そもそも、前にも書いた通り、日本の歴史というのはヤマトにおける中原の歴史だけが歴史ではないので、あちこちの土地土地で歴史がある。我が島はヤマトでも沖縄でも奄美でもないですから、この土地には独自の歴史がある。ヤマトの歴史なんて遙か向うの海の向うのよく判らん出来事だし、近代は薩摩が奄美諸島を植民地化して、トンでもない事を散々していますから、うちの島の視点で書いたら薩摩藩士は超悪者ですな。アイルランドにやって来た英国人の如き鬼畜な歴史光景がそこに繰り広げられる事でしょう。「薩摩は腹を切って死ぬべきである」と又吉イエスさんなら地獄の業火に投げ込みたくなるかもしれません。

しかし、そんな薩摩を含む「ヤマトんちゅって超悪人かも」な歴史概念があるだろうこの島に、私のごときヤマトんちゅが住めるのも、島の人と共通に日本国のシチズンだからですね。この島で排外民族ナショナリズムが吹き荒れたら、私のような旅んちゅは財産没収されて収容所に入れられるか、島外に追放でございます。


閑話休題
日本国には、かように奄美琉球やヤマトだけでなく、アイヌ蝦夷など様々な民族史があり、歴史においてはそうした多重の視点というのは必要なんじゃないかと思いますね。島から見ると源氏と平氏の合戦なんてのは遠い国の夢の如き出来事ですが、琉球王の中山、北山なんてのは身近なリアル史ですね。痕跡も色々あります。

で、その歴史というのは、そこにあった事実の記載が重要であるわけですが、中心とする位置で、その出来事への評価、解釈というのはいかようにも変容するわけです。おフランスの歴史家ル・ゴフ先生も歴史を政治の道具にしちゃいかんと言っていた記憶があります。

ナショナリズムの歴史というとお隣の共産中国奨励の歴史が漢民族史で、その漢民族というのは古代と現代とでは定義が違っていたりするんですが、兎に角その漢民族というメインストリームの歴史は中原を中心とする歴史であり、「その時代、他の地にだって現代中国に連なる他の民族がいたよな」という突っ込みはなしみたいな感じである。日本のナショナルな人々が好む歴史というのもそういう感じがある。マジョリティ以外のことは知らんみたいな。

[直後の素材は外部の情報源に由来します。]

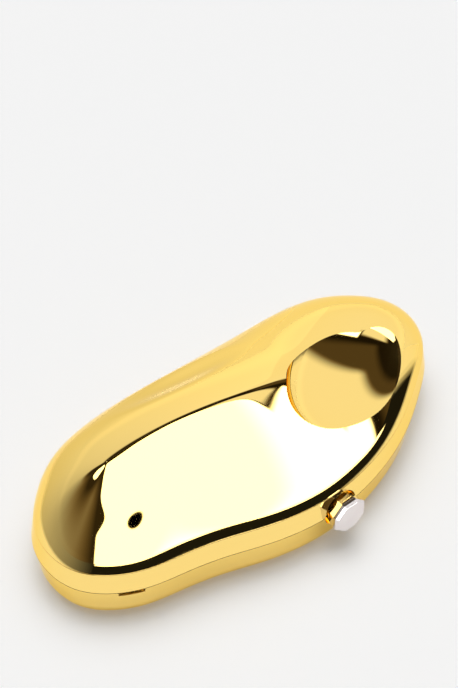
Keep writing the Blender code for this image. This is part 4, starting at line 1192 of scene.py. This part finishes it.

んで、そういう「歴史修正主義」的な教科書を使う場合はテキストを批判的に突っ込み入れながら教えたりするのも一興ではないかと思う。多重の視点が学べてよろしいんではないか?教科書の視点を是とするも、それへの批判的視点を是とするも、まぁ自由ですが、色々な解釈があってそれを知るというのはいいかも。ついでに「批判的にテキストを読む」訓練になってよいのではないか?批判的というのは否定とは違う。テキストを検証する視点ね。

現場は大変だと思いますが横浜の先生は頑張ってください。

◆◆

因みに、自虐史観等と揶揄される「日教組」御用達の歴史視点もかなり偏りはある

以前書いた記事を御紹介しておきます。
http://d.hatena.ne.jp/antonian/20050308/1110214366

日教組による歴史教科書の採点表の紹介なんですが、こいつがこれまた偏ってるというかこんなのも嫌だというか、こういう視点ばっかりを教えられるのも嫌だなと。愛国心で美しい日本でしかもヤマト中原の歴史もやだけどさ。
私が学生だった頃はまだマシだったよ。こんなにマルクスしてなかったし、かといって「日本(ヤマト民族)」マンセーでもなかった。カトリックの学校だったからかもしれないが「カトリックって駄目過ぎる」十字軍についてもちゃんと教えていたし、紐付きのイメージがない。